Collected data:
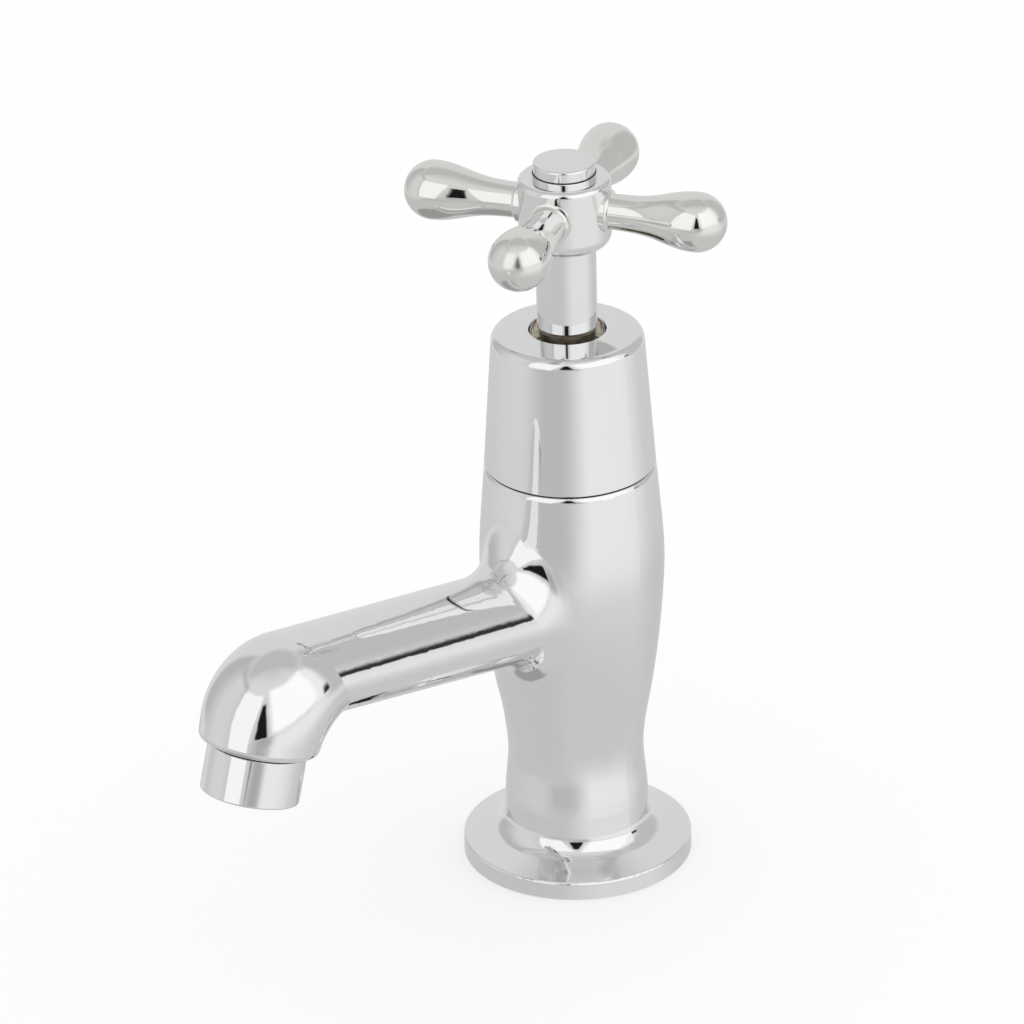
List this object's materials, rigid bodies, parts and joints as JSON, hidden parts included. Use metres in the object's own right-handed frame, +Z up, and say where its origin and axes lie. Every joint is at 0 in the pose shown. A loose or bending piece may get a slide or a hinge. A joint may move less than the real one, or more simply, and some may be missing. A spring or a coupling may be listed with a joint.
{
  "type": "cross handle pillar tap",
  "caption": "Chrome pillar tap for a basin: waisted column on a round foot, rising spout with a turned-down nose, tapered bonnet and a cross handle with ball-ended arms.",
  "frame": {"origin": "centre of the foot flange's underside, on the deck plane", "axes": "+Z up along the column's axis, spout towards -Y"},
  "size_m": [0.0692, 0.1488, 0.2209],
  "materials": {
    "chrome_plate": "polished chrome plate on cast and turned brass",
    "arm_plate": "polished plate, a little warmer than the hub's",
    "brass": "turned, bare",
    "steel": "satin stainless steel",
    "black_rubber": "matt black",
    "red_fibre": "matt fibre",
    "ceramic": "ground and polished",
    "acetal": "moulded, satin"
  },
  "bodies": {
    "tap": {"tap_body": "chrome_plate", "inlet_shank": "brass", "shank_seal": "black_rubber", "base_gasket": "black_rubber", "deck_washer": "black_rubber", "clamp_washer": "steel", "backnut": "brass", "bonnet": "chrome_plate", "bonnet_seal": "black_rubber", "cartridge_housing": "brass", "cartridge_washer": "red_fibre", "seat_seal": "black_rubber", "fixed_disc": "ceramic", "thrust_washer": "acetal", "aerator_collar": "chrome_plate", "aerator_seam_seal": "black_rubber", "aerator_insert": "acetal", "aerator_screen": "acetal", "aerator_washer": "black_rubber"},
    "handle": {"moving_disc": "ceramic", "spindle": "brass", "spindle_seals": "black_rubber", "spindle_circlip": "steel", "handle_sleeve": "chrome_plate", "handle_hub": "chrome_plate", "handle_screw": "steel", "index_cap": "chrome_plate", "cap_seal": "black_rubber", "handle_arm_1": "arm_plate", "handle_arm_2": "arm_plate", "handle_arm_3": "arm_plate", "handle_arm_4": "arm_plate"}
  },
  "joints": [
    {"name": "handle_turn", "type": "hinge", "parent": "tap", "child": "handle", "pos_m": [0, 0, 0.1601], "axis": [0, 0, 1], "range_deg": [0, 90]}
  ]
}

Task directions:
Quote the data in full, keeping each word unchanged.

Answer:
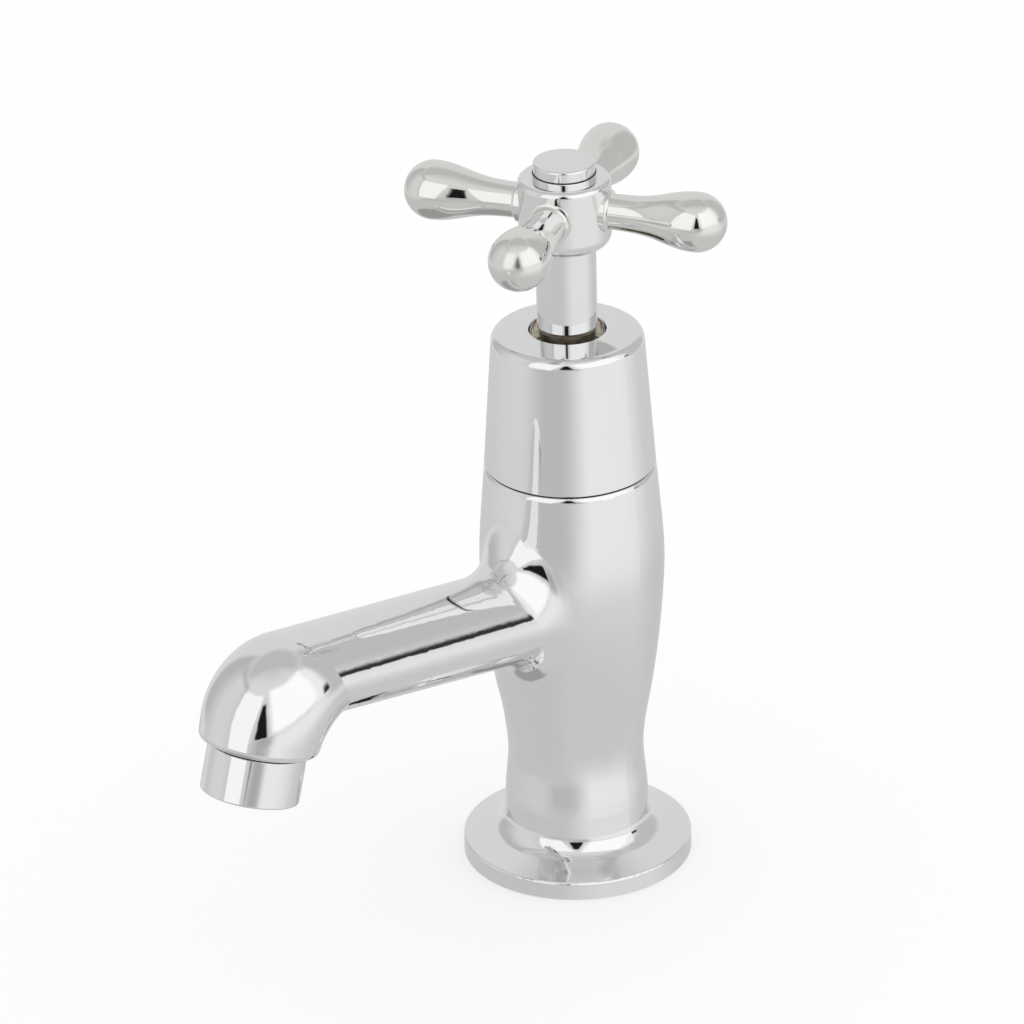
List this object's materials, rigid bodies, parts and joints as JSON, hidden parts included. Use metres in the object's own right-handed frame, +Z up, and say where its origin and axes lie. Every joint is at 0 in the pose shown. A loose or bending piece may get a slide or a hinge. A joint may move less than the real one, or more simply, and some may be missing. A spring or a coupling may be listed with a joint.
{
  "type": "cross handle pillar tap",
  "caption": "Chrome pillar tap for a basin: waisted column on a round foot, rising spout with a turned-down nose, tapered bonnet and a cross handle with ball-ended arms.",
  "frame": {"origin": "centre of the foot flange's underside, on the deck plane", "axes": "+Z up along the column's axis, spout towards -Y"},
  "size_m": [0.0692, 0.1488, 0.2209],
  "materials": {
    "chrome_plate": "polished chrome plate on cast and turned brass",
    "arm_plate": "polished plate, a little warmer than the hub's",
    "brass": "turned, bare",
    "steel": "satin stainless steel",
    "black_rubber": "matt black",
    "red_fibre": "matt fibre",
    "ceramic": "ground and polished",
    "acetal": "moulded, satin"
  },
  "bodies": {
    "tap": {"tap_body": "chrome_plate", "inlet_shank": "brass", "shank_seal": "black_rubber", "base_gasket": "black_rubber", "deck_washer": "black_rubber", "clamp_washer": "steel", "backnut": "brass", "bonnet": "chrome_plate", "bonnet_seal": "black_rubber", "cartridge_housing": "brass", "cartridge_washer": "red_fibre", "seat_seal": "black_rubber", "fixed_disc": "ceramic", "thrust_washer": "acetal", "aerator_collar": "chrome_plate", "aerator_seam_seal": "black_rubber", "aerator_insert": "acetal", "aerator_screen": "acetal", "aerator_washer": "black_rubber"},
    "handle": {"moving_disc": "ceramic", "spindle": "brass", "spindle_seals": "black_rubber", "spindle_circlip": "steel", "handle_sleeve": "chrome_plate", "handle_hub": "chrome_plate", "handle_screw": "steel", "index_cap": "chrome_plate", "cap_seal": "black_rubber", "handle_arm_1": "arm_plate", "handle_arm_2": "arm_plate", "handle_arm_3": "arm_plate", "handle_arm_4": "arm_plate"}
  },
  "joints": [
    {"name": "handle_turn", "type": "hinge", "parent": "tap", "child": "handle", "pos_m": [0, 0, 0.1601], "axis": [0, 0, 1], "range_deg": [0, 90]}
  ]
}